それでも意味がわからなくなってきた結果…
「伝記」が付されてわかりやすくなった書物も、時代が下っていくにつれてその内容が人々に理解されにくくなっていってしまいました。そういうわけで、今度は伝記にさらに注が付けられます。これが、私たちが一般的に注釈と呼んでいるものです。
この注は経書だけではなく、『三国志』のような歴史書や諸子百家、果ては小説や、文集、詩の一篇一篇にまで付されるようになっていきます。その内容は、「~は~という意味である」といった具合にその言葉の意味を説明するものだったり、ある言葉の出典を示したり、その文章の内容をどう解釈すべきかを記したりと、その注釈者によって様々です。
経書は特に多くの人によって注釈書が編まれ、その中で正しい注釈書はどれかという議論が戦わされるほど。知識人はこぞって筆を振るい、注釈書の執筆に明け暮れたのでした。
ついに注の注が編まれることに
次から次へと生み出されていった経書の注釈書。ところが、その注釈書が増えすぎてどれを信じていいかもわからず、また、時代がますます下っていったことにより、その注釈書の解読が難しくなっていってしまいます。また、科挙という官吏登用試験の科目を経書にするということで、経書の解釈を一つに統一する必要性が生じたのです。この問題を解決すべく、唐の孔穎達をはじめとする儒学者たちによって今度は注の注ともいえる「疏」が付されるようになったのです。

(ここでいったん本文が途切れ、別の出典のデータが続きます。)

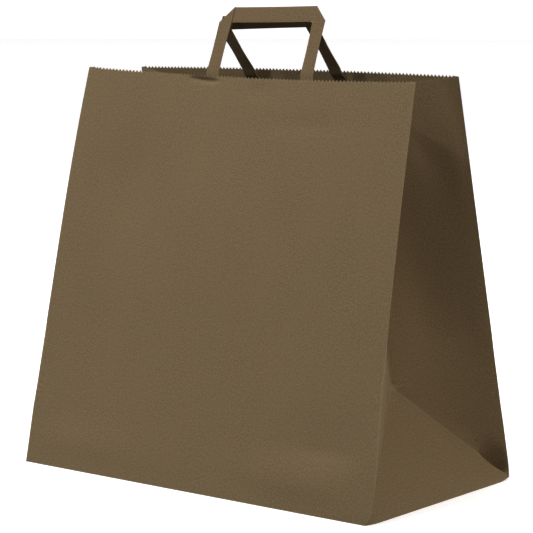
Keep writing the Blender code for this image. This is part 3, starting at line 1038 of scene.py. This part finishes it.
def pale_material(name, roughness, glow):
    pale = bpy.data.materials.new(name)
    pale.use_nodes = True
    shader = pale.node_tree.nodes["Principled BSDF"]
    shader.inputs["Base Color"].default_value = (0.9, 0.9, 0.9, 1)
    shader.inputs["Roughness"].default_value = roughness
    shader.inputs["Emission Color"].default_value = (1, 1, 1, 1)
    shader.inputs["Emission Strength"].default_value = glow
    return pale


def add_studio():
    bpy.ops.mesh.primitive_plane_add(size=FLOOR_SIZE)
    floor = bpy.context.object
    floor.name = "studio_floor"
    floor.data.materials.append(pale_material("studio_floor", 0.9, FLOOR_GLOW))
    floor.visible_diffuse = False
    bpy.context.scene.world = sky()
    bpy.context.scene.view_settings.view_transform = "Standard"
    for form in LIGHTS:
        add_light(form)


def add_backdrop():
    """Pale wall round the bag, some way off, which low views end on."""
    bm = bmesh.new()
    bmesh.ops.create_cone(bm, segments=64, radius1=BACKDROP, radius2=BACKDROP, depth=BACKDROP * 0.3,
                          cap_ends=False)
    mesh = bpy.data.meshes.new("studio_backdrop")
    bm.to_mesh(mesh)
    bm.free()
    wall = bpy.data.objects.new("studio_backdrop", mesh)
    wall.location.z = BACKDROP * 0.14
    bpy.context.scene.collection.objects.link(wall)
    mesh.materials.append(pale_material("studio_backdrop", 0.5, BACKDROP_GLOW))
    wall.visible_diffuse = False


def sky():
    """A studio lit from above: bright overhead, dark towards the horizon."""
    world = bpy.data.worlds.new("studio")
    world.use_nodes = True
    tree = world.node_tree
    back = tree.nodes["Background"]
    back.inputs["Strength"].default_value = SKY_STRENGTH
    place = tree.nodes.new("ShaderNodeTexCoord")
    split = tree.nodes.new("ShaderNodeSeparateXYZ")
    tree.links.new(place.outputs["Generated"], split.inputs["Vector"])
    climb = tree.nodes.new("ShaderNodeMapRange")
    climb.inputs["From Min"].default_value = SKY_FROM
    tree.links.new(split.outputs["Z"], climb.inputs["Value"])
    tree.links.new(climb.outputs["Result"], back.inputs["Color"])
    return world


dress()
add_camera()
add_studio()
add_backdrop()
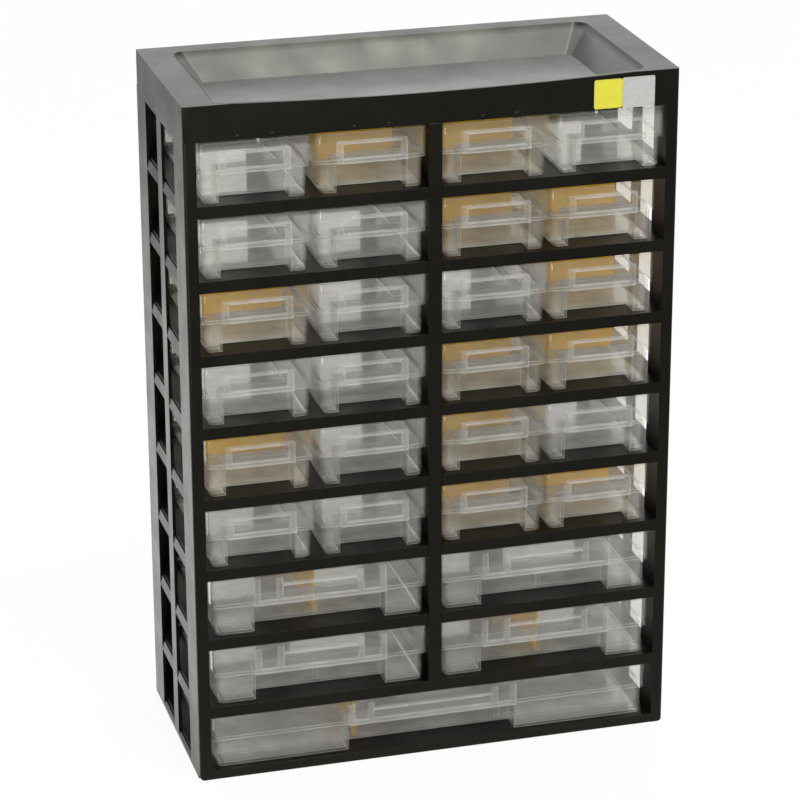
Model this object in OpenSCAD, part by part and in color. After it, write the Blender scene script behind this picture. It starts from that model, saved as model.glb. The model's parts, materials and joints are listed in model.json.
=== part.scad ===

その疏は唐代から北宋にかけて編まれたものが多く、その中でも特に権威のあるものは、これまた権威ある注とともにまとめられ、唐代には孔穎達による『五経正義』が成立し、南宋末にはいよいよ『十三経注疏』が大成したのでした。この『十三経注疏』こそが、儒学を学ぶための決定版。現代でも、儒学を学ぶ学生によって読まれているのです。
注のバトルはまだまだ続く…
漢代頃に編まれた注と唐代頃に編まれた疏を中心として学ばれた儒教ですが、その流れに異を唱える者が現れ始めます。その代表ともいえる存在が、朱子学の祖とされる朱熹です。彼は、漢唐の学者たちが表面的な文字の解釈にとらわれるあまり儒教の本質を見失っていることに疑問を抱き、文字に現れない孔子の教えをくみ取ろうと経典に新しい注を付したのです。ところがその後、清代に現れた考証学者たちによって朱熹のやり方は否定され、漢唐の学者たちの文字を追う解釈が尊ばれるようになりました。
三国志ライターchopsticksの独り言
その後は欧州の列強による中国侵略や世界大戦によって経書の解釈云々言っている場合ではなくなってしまった中国でしたが、経書の解釈に関する議論はまだまだ繰り広げられていそうですね…。